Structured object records
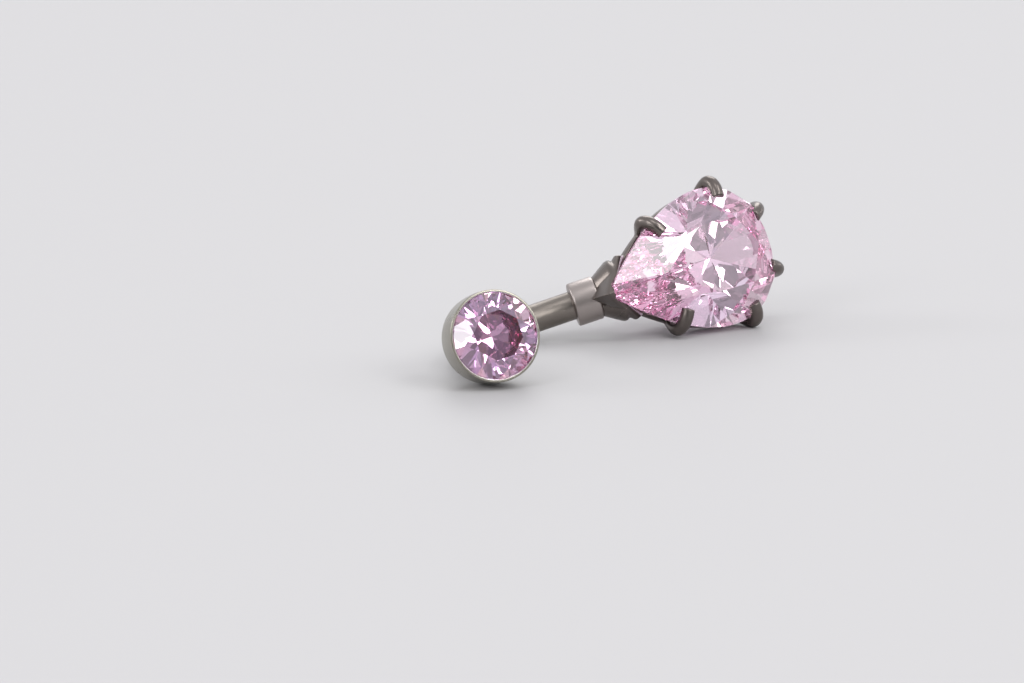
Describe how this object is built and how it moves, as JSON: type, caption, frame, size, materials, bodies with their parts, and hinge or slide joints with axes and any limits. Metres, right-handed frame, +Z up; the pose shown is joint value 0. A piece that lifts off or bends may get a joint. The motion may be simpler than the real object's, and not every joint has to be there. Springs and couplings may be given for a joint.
{
  "type": "belly button ring",
  "caption": "Curved navel barbell with a bezel-set round stone that screws onto one end and a claw-set pear stone fixed to the other, lying on its side.",
  "frame": {"origin": "centre of the object's box, on the surface that it lies on", "axes": "+X along the bar's chord from the screwed round stone to the pear, +Z up from the surface"},
  "size_m": [0.0266, 0.0112, 0.0086],
  "materials": {
    "bar_metal": "polished grey titanium, slightly warm",
    "bezel_metal": "mirror-polished grey titanium with a burnished rim",
    "round_stone": "cut and polished pink cubic zirconia",
    "pear_stone": "cut and polished pink cubic zirconia"
  },
  "bodies": {
    "root": {"curved_bar": "bar_metal", "top_bezel": "bezel_metal", "top_stone": "round_stone", "drop_stone": "pear_stone"}
  },
  "joints": []
}
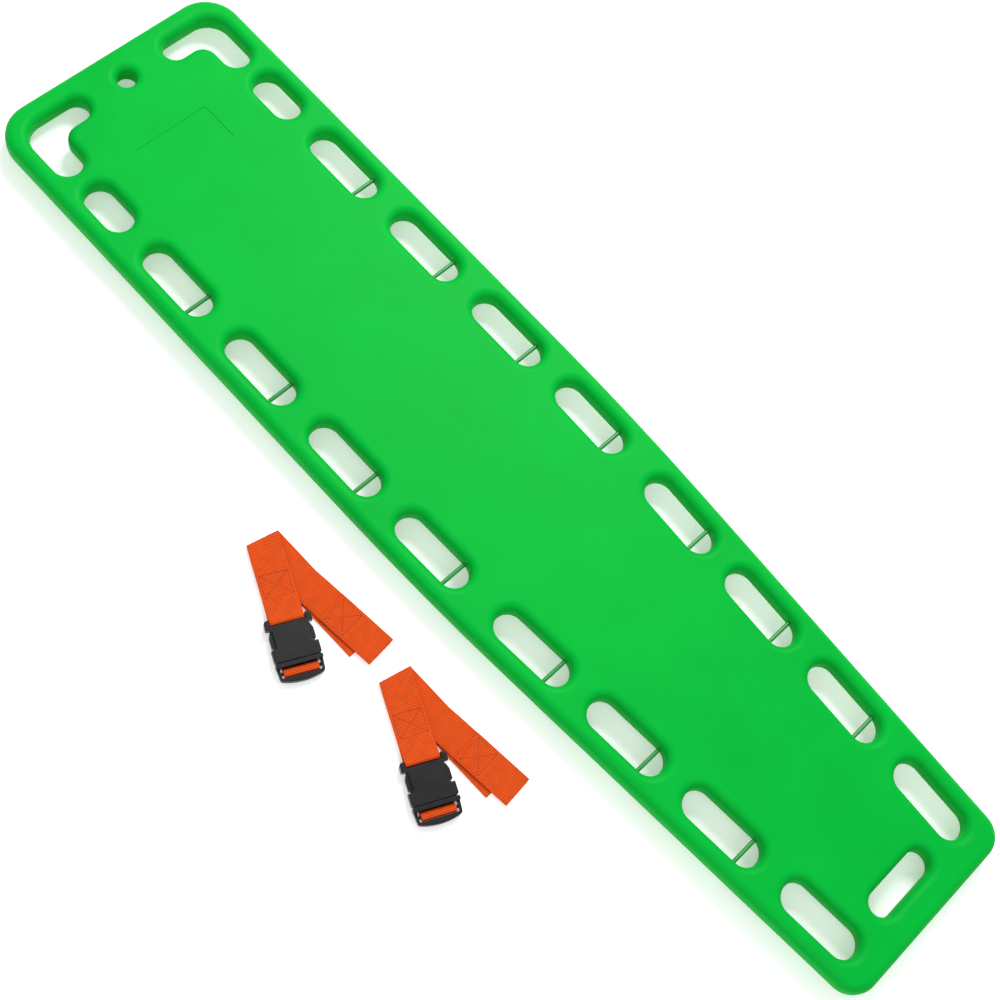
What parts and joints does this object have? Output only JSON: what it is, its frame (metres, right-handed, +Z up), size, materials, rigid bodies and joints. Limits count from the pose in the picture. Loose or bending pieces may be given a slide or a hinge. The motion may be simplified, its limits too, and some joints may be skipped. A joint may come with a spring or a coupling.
{
  "type": "spine board",
  "caption": "Long tapered plastic spine board with raised hand rails, clip pins, corner handholds and two buckled webbing straps beside it",
  "frame": {"origin": "middle of the resting face underneath the board, on the board's centre line, half way along it", "axes": "+X along the board from head to foot, +Y to the board's straight right side seen from above with the head to the left, +Z up"},
  "size_m": [1.84, 0.6855, 0.05],
  "materials": {
    "board_plastic": "satin moulded polyethylene, fine grain",
    "foam": "rigid foam",
    "pin_plastic": "satin",
    "port_plastic": "satin",
    "webbing": "woven polyester webbing, cross ribs",
    "buckle_plastic": "moulded acetal, soft gloss"
  },
  "bodies": {
    "board": {"board_skin": "board_plastic", "foam_core": "foam", "clip_pin_2_right": "pin_plastic", "clip_pin_2_left": "pin_plastic", "clip_pin_3_right": "pin_plastic", "clip_pin_3_left": "pin_plastic", "clip_pin_4_right": "pin_plastic", "clip_pin_4_left": "pin_plastic", "clip_pin_5_right": "pin_plastic", "clip_pin_5_left": "pin_plastic", "clip_pin_6_right": "pin_plastic", "clip_pin_6_left": "pin_plastic", "clip_pin_7_right": "pin_plastic", "clip_pin_7_left": "pin_plastic", "clip_pin_8_right": "pin_plastic", "clip_pin_8_left": "pin_plastic", "fill_plug": "port_plastic", "vent_plug": "port_plastic"},
    "strap_1": {"strap_1_socket_webbing": "webbing", "strap_1_plug_webbing": "webbing", "strap_1_buckle_socket": "buckle_plastic", "strap_1_buckle_plug": "buckle_plastic"},
    "strap_1_arm_right": {"strap_1_latch_arm_right": "buckle_plastic"},
    "strap_1_arm_left": {"strap_1_latch_arm_left": "buckle_plastic"},
    "strap_2": {"strap_2_socket_webbing": "webbing", "strap_2_plug_webbing": "webbing", "strap_2_buckle_socket": "buckle_plastic", "strap_2_buckle_plug": "buckle_plastic"},
    "strap_2_arm_right": {"strap_2_latch_arm_right": "buckle_plastic"},
    "strap_2_arm_left": {"strap_2_latch_arm_left": "buckle_plastic"}
  },
  "joints": [
    {"name": "strap_1_lift", "type": "slide", "parent": "board", "child": "strap_1", "axis": [0, 0, 1], "range_m": [0, 0.25]},
    {"name": "strap_1_press_right", "type": "hinge", "parent": "strap_1", "child": "strap_1_arm_right", "pos_m": [0.03866, -0.40052, 0.0112], "axis": [0, 0, 1], "range_deg": [0, 7], "stiffness_Nm_per_rad": 1},
    {"name": "strap_1_press_left", "type": "hinge", "parent": "strap_1", "child": "strap_1_arm_left", "pos_m": [0.02101, -0.43752, 0.0112], "axis": [0, 0, -1], "range_deg": [0, 7], "stiffness_Nm_per_rad": 1},
    {"name": "strap_2_lift", "type": "slide", "parent": "board", "child": "strap_2", "axis": [0, 0, 1], "range_m": [0, 0.25]},
    {"name": "strap_2_press_right", "type": "hinge", "parent": "strap_2", "child": "strap_2_arm_right", "pos_m": [0.32066, -0.39312, 0.0112], "axis": [0, 0, 1], "range_deg": [0, 7], "stiffness_Nm_per_rad": 1},
    {"name": "strap_2_press_left", "type": "hinge", "parent": "strap_2", "child": "strap_2_arm_left", "pos_m": [0.30301, -0.43012, 0.0112], "axis": [0, 0, -1], "range_deg": [0, 7], "stiffness_Nm_per_rad": 1}
  ]
}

TASK INSTRUCTIONS:
Copy out the whole listing exactly as written.

SOLVED EXERCISE:
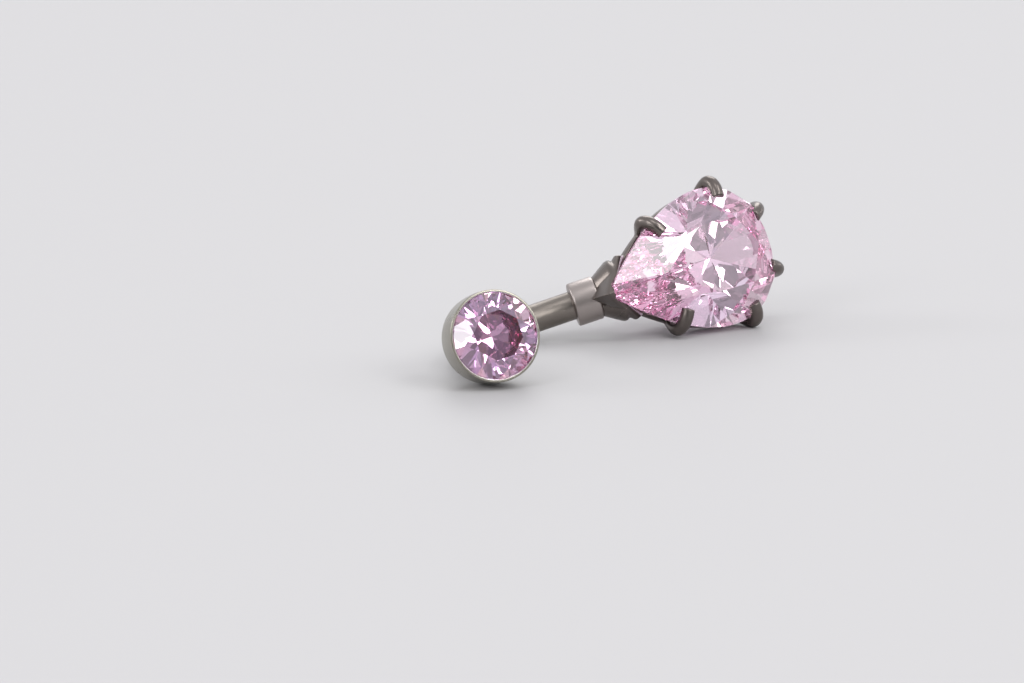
Describe how this object is built and how it moves, as JSON: type, caption, frame, size, materials, bodies with their parts, and hinge or slide joints with axes and any limits. Metres, right-handed frame, +Z up; the pose shown is joint value 0. A piece that lifts off or bends may get a joint. The motion may be simpler than the real object's, and not every joint has to be there. Springs and couplings may be given for a joint.
{
  "type": "belly button ring",
  "caption": "Curved navel barbell with a bezel-set round stone that screws onto one end and a claw-set pear stone fixed to the other, lying on its side.",
  "frame": {"origin": "centre of the object's box, on the surface that it lies on", "axes": "+X along the bar's chord from the screwed round stone to the pear, +Z up from the surface"},
  "size_m": [0.0266, 0.0112, 0.0086],
  "materials": {
    "bar_metal": "polished grey titanium, slightly warm",
    "bezel_metal": "mirror-polished grey titanium with a burnished rim",
    "round_stone": "cut and polished pink cubic zirconia",
    "pear_stone": "cut and polished pink cubic zirconia"
  },
  "bodies": {
    "root": {"curved_bar": "bar_metal", "top_bezel": "bezel_metal", "top_stone": "round_stone", "drop_stone": "pear_stone"}
  },
  "joints": []
}
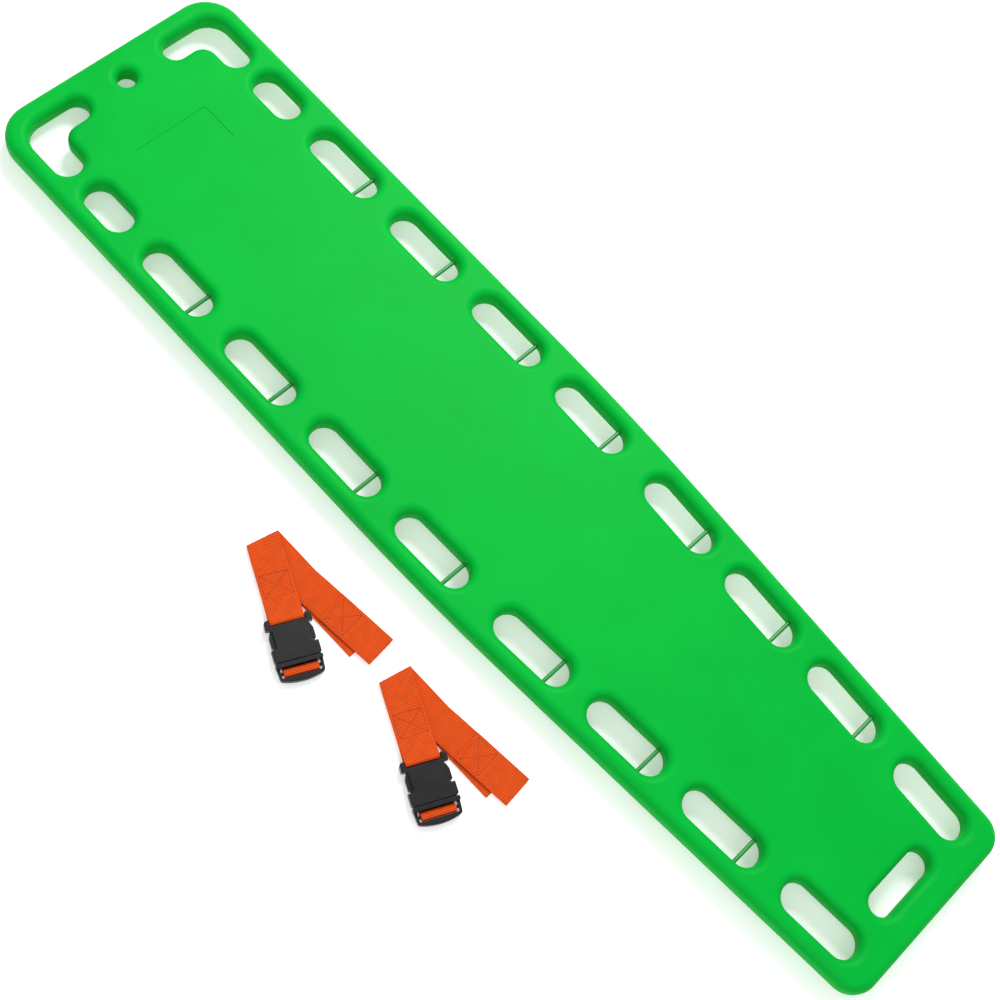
What parts and joints does this object have? Output only JSON: what it is, its frame (metres, right-handed, +Z up), size, materials, rigid bodies and joints. Limits count from the pose in the picture. Loose or bending pieces may be given a slide or a hinge. The motion may be simplified, its limits too, and some joints may be skipped. A joint may come with a spring or a coupling.
{
  "type": "spine board",
  "caption": "Long tapered plastic spine board with raised hand rails, clip pins, corner handholds and two buckled webbing straps beside it",
  "frame": {"origin": "middle of the resting face underneath the board, on the board's centre line, half way along it", "axes": "+X along the board from head to foot, +Y to the board's straight right side seen from above with the head to the left, +Z up"},
  "size_m": [1.84, 0.6855, 0.05],
  "materials": {
    "board_plastic": "satin moulded polyethylene, fine grain",
    "foam": "rigid foam",
    "pin_plastic": "satin",
    "port_plastic": "satin",
    "webbing": "woven polyester webbing, cross ribs",
    "buckle_plastic": "moulded acetal, soft gloss"
  },
  "bodies": {
    "board": {"board_skin": "board_plastic", "foam_core": "foam", "clip_pin_2_right": "pin_plastic", "clip_pin_2_left": "pin_plastic", "clip_pin_3_right": "pin_plastic", "clip_pin_3_left": "pin_plastic", "clip_pin_4_right": "pin_plastic", "clip_pin_4_left": "pin_plastic", "clip_pin_5_right": "pin_plastic", "clip_pin_5_left": "pin_plastic", "clip_pin_6_right": "pin_plastic", "clip_pin_6_left": "pin_plastic", "clip_pin_7_right": "pin_plastic", "clip_pin_7_left": "pin_plastic", "clip_pin_8_right": "pin_plastic", "clip_pin_8_left": "pin_plastic", "fill_plug": "port_plastic", "vent_plug": "port_plastic"},
    "strap_1": {"strap_1_socket_webbing": "webbing", "strap_1_plug_webbing": "webbing", "strap_1_buckle_socket": "buckle_plastic", "strap_1_buckle_plug": "buckle_plastic"},
    "strap_1_arm_right": {"strap_1_latch_arm_right": "buckle_plastic"},
    "strap_1_arm_left": {"strap_1_latch_arm_left": "buckle_plastic"},
    "strap_2": {"strap_2_socket_webbing": "webbing", "strap_2_plug_webbing": "webbing", "strap_2_buckle_socket": "buckle_plastic", "strap_2_buckle_plug": "buckle_plastic"},
    "strap_2_arm_right": {"strap_2_latch_arm_right": "buckle_plastic"},
    "strap_2_arm_left": {"strap_2_latch_arm_left": "buckle_plastic"}
  },
  "joints": [
    {"name": "strap_1_lift", "type": "slide", "parent": "board", "child": "strap_1", "axis": [0, 0, 1], "range_m": [0, 0.25]},
    {"name": "strap_1_press_right", "type": "hinge", "parent": "strap_1", "child": "strap_1_arm_right", "pos_m": [0.03866, -0.40052, 0.0112], "axis": [0, 0, 1], "range_deg": [0, 7], "stiffness_Nm_per_rad": 1},
    {"name": "strap_1_press_left", "type": "hinge", "parent": "strap_1", "child": "strap_1_arm_left", "pos_m": [0.02101, -0.43752, 0.0112], "axis": [0, 0, -1], "range_deg": [0, 7], "stiffness_Nm_per_rad": 1},
    {"name": "strap_2_lift", "type": "slide", "parent": "board", "child": "strap_2", "axis": [0, 0, 1], "range_m": [0, 0.25]},
    {"name": "strap_2_press_right", "type": "hinge", "parent": "strap_2", "child": "strap_2_arm_right", "pos_m": [0.32066, -0.39312, 0.0112], "axis": [0, 0, 1], "range_deg": [0, 7], "stiffness_Nm_per_rad": 1},
    {"name": "strap_2_press_left", "type": "hinge", "parent": "strap_2", "child": "strap_2_arm_left", "pos_m": [0.30301, -0.43012, 0.0112], "axis": [0, 0, -1], "range_deg": [0, 7], "stiffness_Nm_per_rad": 1}
  ]
}